From the pulpit, preach the new wine/wineskin metaphor, particularly when nothing is going on. Show your people how Christ loves to do new things, how our Creator God tends to repeat Himself almost never, and how we become our own worst enemies when we limit Him to what He has done in the past.

2. Teach.

As the Lord told fathers in Israel, “Talk of these things when you sit in your house, and when you walk in the way; when you lie down and when you rise up” (Deuteronomy 6:6). That is, teach these concepts in everyday normal conversation.

3. Tweak.

I once heard Rick Warren say at Saddleback Church he is always tweaking things, always making changes. That way, no one is threatened by one more alteration in the schedule or the format. They get used to it and see change as a friend, not a threat.

4. Leak.

When the White House wants to prepare the public for a major change in policy, before making the full announcment, officials will arrange to have some details leaked to the press. The public is prepared and not taken by surprise when the president goes public with the program.

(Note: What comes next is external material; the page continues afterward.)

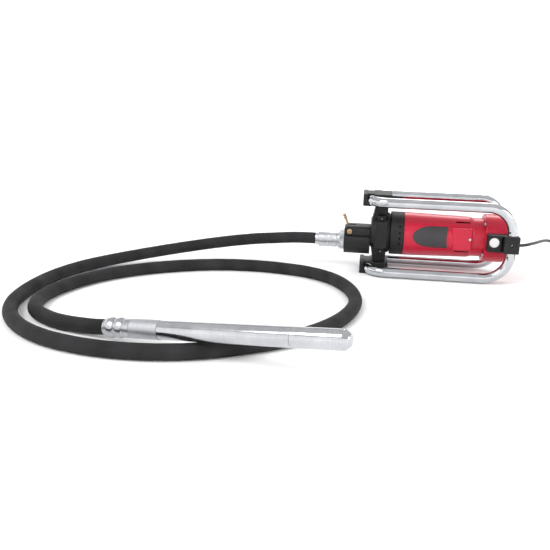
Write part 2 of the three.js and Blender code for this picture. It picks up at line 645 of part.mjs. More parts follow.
function armature() {
  addPart('armature_core', turned('x', [
    [98, SHAFT_RADIUS + GAP], [98, 21], [110, 23], [110, 28], [190, 28], [190, 23], [202, 21],
    [202, SHAFT_RADIUS + GAP],
  ], ON_AXIS), copper);
  addPart('commutator', turned('x', [
    [220, SHAFT_RADIUS + GAP], [220, 17], [223, 17], [223, 16], [244, 16], [244, SHAFT_RADIUS + GAP],
  ], ON_AXIS), copper);
  const blades = Array.from({ length: 8 }, (_, i) => (
    box([52, 63], [-1, 1], [12, 42]).rotate(i * 45, 0, 0).translate(0, 0, AXIS_Z)
  ));
  const hub = turned('x', [[49, 0], [49, 13], [50, 42], [52.5, 42], [52.5, 14], [63, 14], [63, 0]], ON_AXIS);
  const fanBore = rod('x', SHAFT_RADIUS + GAP, 48, 64, ON_AXIS);
  addPart('cooling_fan', cut(join(hub, ...blades), fanBore), blackPlastic);
  addPart('front_bearing', ring('x', 15, SHAFT_RADIUS + GAP, 38.8, 47.5, ON_AXIS), darkSteel);
  addPart('rear_bearing', ring('x', 13, SHAFT_RADIUS + GAP, 293, 302, ON_AXIS), darkSteel);
}

function brushGear() {
  for (const [name, level] of Object.entries(LEVELS)) {
    const height = (low, high) => [AXIS_Z + level * low, AXIS_Z + level * high].sort((a, b) => a - b);
    addPart(`carbon_brush_${name}`, box([227, 239], [-4, 4], height(16.3, 33)), carbon);
    addPart(`brush_holder_${name}`, cut(
      box([223.5, 242.5], [-7.5, 7.5], height(20, 41.5)),
      box([226.7, 239.3], [-4.3, 4.3], height(18, 39)),
    ), brass);
  }
}

// ---------------------------------------------------------------- rear end

const CAP_SCREW_ANGLES = [48, 132, 222, 318];      // degrees round the motor's axis, from +Y towards +Z

function endCap() {
  const body = turned('x', [
    [CAP_LEFT, 0], [CAP_LEFT, CAP_RADIUS], [322, CAP_RADIUS], [328, CAP_RADIUS - 1.8],
    [331.5, CAP_RADIUS - 6], [CAP_RIGHT, CAP_RADIUS - 12], [CAP_RIGHT, 0],
  ], ON_AXIS);
  const rodsRoundCap = (radius, start, end) => CAP_SCREW_ANGLES.map((angle) => (
    rod('x', radius, start, end, [0, CAP_SCREW_REACH, 0]).rotate(angle, 0, 0).translate(0, 0, AXIS_Z)
  ));
  const screwHoles = rodsRoundCap(2.1, CAP_LEFT - 1, CAP_LEFT + 14);
  const lugs = rodsRoundCap(5, CAP_LEFT, CAP_LEFT + 18);
  const shell = cut(
    body,
    rod('x', NECK_RADIUS + GAP, CAP_LEFT - 1, 288, ON_AXIS),
    rod('x', 55.5, CAP_LEFT + 3, 303, ON_AXIS),
    rod('x', 52, 306, 330, ON_AXIS),
  );
  const collar = cut(rod('x', 16.5, 291, 306.5, ON_AXIS), rod('x', 13.3, 290, 303, ON_AXIS));
  const clearLugs = cut(join(...lugs), rod('x', NECK_RADIUS + GAP, CAP_LEFT - 1, 305, ON_AXIS));
  addPart('end_cap', cut(
    join(shell, collar, clearLugs),
    rod('x', 6, 300, 320, ON_AXIS),
    box([320, 340], [-10.8, 10.8], [112, 142]),
    rod('x', 7.8, 325, 340, [0, GLAND_Y, GLAND_Z]),
    ...screwHoles,
  ), redPlastic);
  CAP_SCREW_ANGLES.forEach((angle, i) => {
    const screw = cut(join(
      rod('x', 1.8, CAP_LEFT - GAP - 1, CAP_LEFT + 12, [0, CAP_SCREW_REACH, 0]),
      rod('x', 3.8, CAP_LEFT - GAP - 3.6, CAP_LEFT - GAP, [0, CAP_SCREW_REACH, 0]),
    ), rod('x', 1.9, CAP_LEFT - 5, CAP_LEFT - 2.2, [0, CAP_SCREW_REACH, 0], 6));
    addPart(`end_cap_screw_${i + 1}`, screw.rotate(angle, 0, 0).translate(0, 0, AXIS_Z), zincSteel);
  });
}

function sideClamps() {
  const [left, step, right] = [273, 310.5, 347.5];
  const height = [AXIS_Z - 20, AXIS_Z + 22.5];
  for (const [name, side] of Object.entries(SIDES)) {
    const reach = (a, b) => [side * a, side * b].sort((p, q) => p - q);
    const body = join(
      box([left, step + 1], reach(50, 86), height),
      box([step, right], reach(50, 96), height),
    );
    const boltPlace = { x: 288, y: side * 86, z: AXIS_Z + 5, side };
    addPart(`side_clamp_${name}`, cut(
      body,
      rod('x', CAP_RADIUS + GAP, left - 1, right + 1, ON_AXIS),
      rod('z', TUBE_RADIUS + GAP, height[0] - 1, height[1] + 1, [HOOP_RIGHT, side * HOOP_Y, 0]),
      rod('y', 5.6, ...reach(55, 90), [boltPlace.x, 0, boltPlace.z]),
      rod('y', 2.5, ...reach(90, 97), [330, 0, AXIS_Z + 1]),
    ), blackPlastic);
    addPart(`clamp_bolt_${name}`, boltWithCap(boltPlace), whitePlastic);
  }
}

// A screw under a round plastic cap, pointing at the motor.
function boltWithCap({ x, y, z, side }) {
  const under = Math.abs(y) + GAP;
  const profile = [
    [62, 0], [62, 5], [under, 5], [under, 12], [under + 2.5, 12], [under + 4.5, 10], [under + 5, 0],
  ];
  return turned('y', profile.map(([along, radius]) => [side * along, radius]), [x, 0, z]);
}

function powerSwitch() {
  const z = 127;
  const bezel = box([CAP_RIGHT + GAP, CAP_RIGHT + 2], [-13, 13], [z - 17, z + 17]);
  const body = box([314, CAP_RIGHT + 1], [-10.5, 10.5], [z - 14.7, z + 14.7]);
  const well = box([322, CAP_RIGHT + 3], [-8.3, 8.3], [z - 12.3, z + 12.3]);
  addPart('switch_body', cut(join(bezel, body), well), blackPlastic);
  const rocker = new THREE.Shape();
  rocker.moveTo(-7, -6.5);
  rocker.lineTo(-7, 6.5);
  rocker.lineTo(4, 11.2);
  rocker.quadraticCurveTo(0.5, 0, 4, -11.2);
  const tilt = 9;
  const shape = drawnOut('y', rocker, -8, 8, 6).rotate(0, tilt, 0).translate(332, 0, z);
  addPart('switch_rocker', shape, blackPlastic);
}

function cableGland() {
  addPart('cable_gland', turned('x', [
    [326, 0], [326, 7.5], [CAP_RIGHT + GAP, 7.5], [CAP_RIGHT + GAP, 10.5], [CAP_RIGHT + 3, 10.5],
    [CAP_RIGHT + 5, 8.5], [CAP_RIGHT + 14, 7.6], [GLAND_END, 5.4], [GLAND_END, 0],
  ], [0, GLAND_Y, GLAND_Z]), leadRubber);
}

// ---------------------------------------------------------------- hose, lead and plug

function hoseAndLead() {
  addPart('drive_hose', tubeAlong(smoothStations(HOSE_ROUTE, HOSE_STEPS), HOSE_RADIUS, 10), hoseRubber);
  addPart('power_cable', tubeAlong(smoothStations(LEAD_ROUTE, 20), LEAD_RADIUS, 8), leadRubber);
  addPart('cable_coil', turned('z', [
    [0, COIL_INNER], [0, COIL_OUTER], [COIL_HEIGHT, COIL_OUTER], [COIL_HEIGHT, COIL_INNER],
  ], [COIL_CENTRE.x, COIL_CENTRE.y, 0]), leadRubber);
}

function plug() {
  const axisX = COIL_CENTRE.x + COIL_REACH;
  const axisZ = PLUG_RADIUS + GAP;
  const at = [axisX, 0, axisZ];
  const start = COIL_CENTRE.y - 35;
  addPart('plug_body', turned('y', [
    [start, 0], [start, 5], [start - 30, 7.5], [start - 36, 15], [start - 44, PLUG_RADIUS],
    [start - 62, PLUG_RADIUS], [start - 64, 17], [start - 64, 0],
  ], at), leadRubber);
  for (const [name, offset] of Object.entries({ left: -9.5, right: 9.5 })) {
    addPart(`plug_pin_${name}`, turned('y', [
      [start - 64.3, 0], [start - 64.3, 2.4], [start - 81, 2.4], [start - 83, 1.4], [start - 83, 0],
    ], [axisX + offset, 0, axisZ]), brass);
  }
}

// ---------------------------------------------------------------- vibrating head

// Half-round crimp beads between two places along the ferrule.
function crimpBead(centre, halfWidth, base, height) {
  return [-1, -0.5, 0, 0.5, 1].map((t) => [
    centre + halfWidth * t, base + height * Math.cos(t * Math.PI / 2),
  ]);
}

function vibratingHead() {
  const onHead = [0, 0, 0];
  addPart('hose_ferrule', turned('x', [
    [GAP, 8.5], [GAP, 16.2], [3, 16.8], ...crimpBead(14.5, 8.5, 16.8, 2.4), ...crimpBead(34, 8.5, 16.8, 2.4),
    [47, 17.8], [FERRULE_END, 17.8], [FERRULE_END, 8.5],
  ], onHead), zincSteel, head);
  addPart('head_coupling', turned('x', [
    [FERRULE_END + GAP, 8.5], [FERRULE_END + GAP, 17.2], [FERRULE_END + 1.5, 18], [THREADED_END - 1.5, 18],
    [THREADED_END, 17.2], [THREADED_END, 8.5],
  ], onHead), zincSteel, head);
  addPart('head_tube', turned('x', [
    [THREADED_END + GAP, HEAD_BORE], [THREADED_END + GAP, HEAD_RADIUS - 0.4],
    [THREADED_END + GAP + 0.4, HEAD_RADIUS], [TUBE_END - 0.4, HEAD_RADIUS], [TUBE_END, HEAD_RADIUS - 0.4],
    [TUBE_END, HEAD_BORE],
  ], onHead, HEAD_SIDES), polishedSteel, head);
  addPart('head_nose', turned('x', [
    [TUBE_END + GAP, HEAD_BORE], [TUBE_END + GAP, HEAD_RADIUS - 0.4], [TUBE_END + GAP + 0.4, HEAD_RADIUS],
    [HEAD_LENGTH - 12, HEAD_RADIUS], [HEAD_LENGTH - 11, HEAD_RADIUS - 0.5], [HEAD_LENGTH - 3, 11.5],
    [HEAD_LENGTH - 1.2, 9.6], [HEAD_LENGTH - 0.3, 7.5], [HEAD_LENGTH, 4.5],
    [HEAD_LENGTH, 0], [HEAD_LENGTH - 20, 0], [HEAD_LENGTH - 20, HEAD_BORE],
  ], onHead, HEAD_SIDES), polishedSteel, head);

  const shaft = turned('x', [
    [64, 0], [64, 5.5], [116, 5.5], [116, 6], [426, 6], [426, 0],
  ], onHead);
  const mass = ring('x', 12.3, 4, 150, 390, onHead).intersect(box([140, 400], [-13, 13], [-13, 2]));
  addPart('eccentric_rotor', join(shaft, mass), darkSteel, head);
  addPart('head_bearing_rear', ring('x', HEAD_BORE - GAP, 6.3, 130, 141, onHead), darkSteel, head);
  addPart('head_bearing_front', ring('x', HEAD_BORE - GAP, 6.3, 410, 421, onHead), darkSteel, head);
}

hoops();
saddles();
gearCase();
yokeScrews();
gearTrain();
bearingPlate();
couplingHousing();
lockLever();
connector();
motorCasing();
badge();
stator();
armature();
brushGear();
endCap();
sideClamps();
powerSwitch();
cableGland();
hoseAndLead();
plug();
vibratingHead();

export default vibrator;
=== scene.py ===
"""Looks of a hand-held concrete vibrator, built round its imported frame.

Lengths are in millimetres until they reach a mesh, where MM turns them into metres. The motor's axis
runs along +X, its badge side faces -Y and the ground is at z = 0.
"""
import json
import math

import bmesh
import bpy
from mathutils import Matrix, Vector


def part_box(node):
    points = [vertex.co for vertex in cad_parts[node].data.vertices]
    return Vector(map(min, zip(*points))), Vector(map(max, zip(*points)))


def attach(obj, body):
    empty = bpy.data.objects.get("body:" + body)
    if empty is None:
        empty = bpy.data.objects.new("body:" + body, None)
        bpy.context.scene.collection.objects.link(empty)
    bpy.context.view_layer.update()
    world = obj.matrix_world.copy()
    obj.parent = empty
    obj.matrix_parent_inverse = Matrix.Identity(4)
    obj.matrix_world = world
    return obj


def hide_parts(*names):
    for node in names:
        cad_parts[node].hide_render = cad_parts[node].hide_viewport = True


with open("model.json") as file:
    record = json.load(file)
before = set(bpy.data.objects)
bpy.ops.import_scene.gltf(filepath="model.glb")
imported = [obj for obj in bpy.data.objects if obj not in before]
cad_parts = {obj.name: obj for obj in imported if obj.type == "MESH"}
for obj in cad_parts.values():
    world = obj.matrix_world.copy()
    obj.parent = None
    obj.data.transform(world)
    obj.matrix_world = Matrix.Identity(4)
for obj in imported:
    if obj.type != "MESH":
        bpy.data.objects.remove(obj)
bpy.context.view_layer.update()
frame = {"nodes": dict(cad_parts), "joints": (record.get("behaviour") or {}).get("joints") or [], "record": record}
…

Before dropping a bomb on the membership, wise leaders will talk to individuals here and there, in bits and pieces, to test the waters and to prepare the people for what is to come.

5. Meek.

Be humble about this now. Especially if your people have no history of change. Expect them to react poorly, the same way you would in their shoes.

I said to a young pastor just this week, “The issue you are promoting in the church is good. But it’s no hill to die on. Even if you have to back off and fight again another day, it’s all right.”

Sometimes we win more supporters by tossing in the towel for the sake of unity and brotherhood than if we had held to our guns and carried the day at the cost of relationships.

Exercise courage, pastor. A church has to change or it will die. Do not be one of these shepherds who is afraid to set a new direction out of fear of resistance or concern for his job. Be prayerful, wait on the Lord, pull plenty of leaders in as early in the planning as you can, then stand up and lead the way.

2 thoughts on “Why Change is So Hard For God’s People

  1. Well said. Someone said, “The only ones in a Baptist church who like change are the babies in the nursery.” Remembering back 40 + years, our boys sometimes kicked and squirmed at change, even when it was desperately needed. And they were so much more comfortable after the change was made.